Monthly Archives: November 2013

More on repeated groups

From time to time the vast difference between numbers surprises me — take for example LALR(1) and LALR(2). It is just one symbol more, but this means going from object to collection of objects. The internal algorithm also is way more complex that one could expected from the “2-1” difference.

Same story with repetitions — one-or-more:

(COMMA- id:identifier)+

was pretty easy to implement with straightforward methods “seed” and “append”. Zero-or-more:

(COMMA- id:identifier)*

reuses previous implementation by reformulating the problem to “nothing or one-or-more” (tell the mathematician to pull out the nail half-way in a wall and a guy will hammer it down entirely just to reduce the case to well-known problem). But two-or-more:

(COMMA- id:identifier)++

made me struggle with it. You have to register new names for the objects (you cannot use “id” twice in the same block of code), you have to skip ignored symbol (here “COMMA”) just once, etc. So once simple “seed” looks more like a monster now with plenty of conditions.

And why not go further and add general repetitions with limits (like in regex “X{3,5}”)? I didn’t have time to thoroughly think about it but my impression is that with one symbol as lookahead there is only a difference between 0, 1, and 2 initial repetitions. With higher limits the control should be performed as semantic check, not syntax one.

Another feature requested by real-life case was naming arbitrary symbols within repeated sequence — let’s say you have a space-separated elements and you have to keep track of the spaces, now it is possible:

seq_list -> (s:space- e:elem)+ { new Seq(s,e) };

While working on new example for parsing chemical formulas (a problem recurring on various forums) I started wondering how big is memory hunger of LR parsers. Is it still a problem for modern computers?

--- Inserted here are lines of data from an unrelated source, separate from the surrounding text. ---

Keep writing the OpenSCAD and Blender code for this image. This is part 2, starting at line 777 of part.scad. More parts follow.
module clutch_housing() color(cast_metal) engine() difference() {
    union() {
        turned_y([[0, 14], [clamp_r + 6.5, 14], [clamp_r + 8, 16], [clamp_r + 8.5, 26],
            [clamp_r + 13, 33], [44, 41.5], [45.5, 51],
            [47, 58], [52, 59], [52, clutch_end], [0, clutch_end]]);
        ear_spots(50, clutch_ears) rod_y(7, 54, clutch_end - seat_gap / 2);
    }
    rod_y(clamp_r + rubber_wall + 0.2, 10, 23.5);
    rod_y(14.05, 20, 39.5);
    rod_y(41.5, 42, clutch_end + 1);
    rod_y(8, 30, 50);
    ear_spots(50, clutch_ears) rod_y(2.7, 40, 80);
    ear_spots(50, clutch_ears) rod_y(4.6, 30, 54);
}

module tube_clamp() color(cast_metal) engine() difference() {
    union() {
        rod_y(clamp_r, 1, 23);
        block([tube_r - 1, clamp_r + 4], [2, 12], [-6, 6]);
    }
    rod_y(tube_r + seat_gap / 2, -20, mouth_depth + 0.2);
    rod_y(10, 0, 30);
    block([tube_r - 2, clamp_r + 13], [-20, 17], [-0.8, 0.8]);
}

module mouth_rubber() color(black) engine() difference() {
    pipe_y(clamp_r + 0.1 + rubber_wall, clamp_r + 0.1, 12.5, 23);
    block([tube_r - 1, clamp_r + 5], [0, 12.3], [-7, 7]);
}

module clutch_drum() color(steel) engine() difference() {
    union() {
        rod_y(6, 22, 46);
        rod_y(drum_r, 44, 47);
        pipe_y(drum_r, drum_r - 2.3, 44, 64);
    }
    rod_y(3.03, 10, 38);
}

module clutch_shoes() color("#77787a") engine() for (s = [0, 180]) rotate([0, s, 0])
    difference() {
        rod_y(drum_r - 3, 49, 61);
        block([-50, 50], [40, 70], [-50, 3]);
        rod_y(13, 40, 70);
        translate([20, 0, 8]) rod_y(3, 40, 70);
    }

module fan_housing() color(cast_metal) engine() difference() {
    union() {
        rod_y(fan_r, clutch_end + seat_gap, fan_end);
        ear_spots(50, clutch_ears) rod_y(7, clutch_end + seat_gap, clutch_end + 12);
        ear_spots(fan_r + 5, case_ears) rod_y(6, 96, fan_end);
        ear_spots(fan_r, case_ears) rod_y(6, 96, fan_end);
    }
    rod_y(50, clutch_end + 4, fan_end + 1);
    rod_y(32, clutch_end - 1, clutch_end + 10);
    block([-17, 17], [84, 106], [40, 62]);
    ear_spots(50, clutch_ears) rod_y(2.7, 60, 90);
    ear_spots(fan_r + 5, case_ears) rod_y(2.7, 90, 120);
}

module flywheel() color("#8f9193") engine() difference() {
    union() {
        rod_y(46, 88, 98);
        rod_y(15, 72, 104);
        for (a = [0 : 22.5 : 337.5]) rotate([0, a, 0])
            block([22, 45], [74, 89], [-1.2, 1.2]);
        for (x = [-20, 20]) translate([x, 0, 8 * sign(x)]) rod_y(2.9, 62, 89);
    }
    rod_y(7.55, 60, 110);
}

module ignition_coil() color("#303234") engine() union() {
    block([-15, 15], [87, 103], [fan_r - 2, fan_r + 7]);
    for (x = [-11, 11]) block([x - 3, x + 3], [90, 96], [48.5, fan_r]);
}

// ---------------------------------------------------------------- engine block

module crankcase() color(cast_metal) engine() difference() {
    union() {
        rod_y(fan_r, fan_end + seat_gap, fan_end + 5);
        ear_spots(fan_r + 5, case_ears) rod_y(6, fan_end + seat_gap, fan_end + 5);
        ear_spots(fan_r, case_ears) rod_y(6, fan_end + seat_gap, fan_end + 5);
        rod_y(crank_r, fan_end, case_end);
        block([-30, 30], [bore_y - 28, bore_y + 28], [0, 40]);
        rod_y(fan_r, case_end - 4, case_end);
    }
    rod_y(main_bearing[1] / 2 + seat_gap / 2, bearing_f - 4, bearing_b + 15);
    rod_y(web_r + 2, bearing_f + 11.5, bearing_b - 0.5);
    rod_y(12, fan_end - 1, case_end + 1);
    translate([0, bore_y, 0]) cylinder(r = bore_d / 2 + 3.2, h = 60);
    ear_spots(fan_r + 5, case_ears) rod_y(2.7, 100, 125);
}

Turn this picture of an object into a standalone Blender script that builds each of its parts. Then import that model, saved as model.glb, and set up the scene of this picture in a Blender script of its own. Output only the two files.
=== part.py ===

You know writing shift/reduce resolution is fun once or twice, but when you see “stupid” conflicts you wish your parser could be a little smarter. After some search I found a promising approach — not LR, not LALR, but MLR. From what I understood MLR collapses nodes as LALR does, but if it leads to a conflict it keeps given nodes intact, in LR fashion.

Tempting, tempting…

Advertisement
Tagged ,

Operator constraints — coping with ambiguity

Lately I worked on solving the ambiguity problem with NLT and I considered adding weight to shift or reduce move to allow both, but promote only one. I’ve already implemented it but luckily I came up with more elegant solution — decorating productions with arbitrary label on one hand and forbidding given labels to be used in reduce move on the other. Clean and powerful, just I like it.

Sounds interesting? This time I won’t write more about it here, because I’ve posted an article at Code Project covering this topic. Have a good read!

Tagged ,

Polishing precedence

Introducing generics (or template — at this stage the implementation does not matter) was like opening Pandora box. Benign angle brackets added so much local ambiguity that using regular NLT features I couldn’t parse the code (OK, I admit, I try to avoid forking whenever I can).

Consider such code:

if X<Y...

Is it just basic conditional, and should be read as:

if (X<Y) ...

or is it first part of generic expression:

if (X<Y>) ...

There are more operators involved here — what to do in case of “+” and “<” conflict? And what to do in case of two “<”? To keep long story short I refined the way the operators are picked up and also introduced more precise pattern to define resolution of shift/reduce conflict, for example:

rs shift LANGLE expression(AND OR EXOR) expression;

This translates to rule — make a shift when incoming symbol (lookahead) is left angle bracket and there is AND, OR, or EXOR operator on stack and there is conflict between expression and expression. Such pattern makes the code:

if 5<3 and 2<7 then

to parse as:

if (5<3) and (2<7) then

One note: without template syntax setting the priority of basic operator precedence (like in yacc) was enough.

I had to drop one feature I added some time ago, naively thinking it could limit the number of the conflicts. Until today when there was empty reduce rule conflicting with shift rule NLT reduced first and then shifted. With template syntax I finally found counter example — consider defining new class:

class Foo _ : Bar

(underscore denotes template arguments placement), and passing named argument to a function:

foo(x _ : 5);

Here underscore denotes a problem — we have identifier (exactly like previously) and possibly empty template (because of the grammar). The question is should we make this empty template or not? Of course not, you cannot write:

foo(x<String> : 5);

but with mechanism of creating reduce+shift sequence it was exactly what happened — fixed!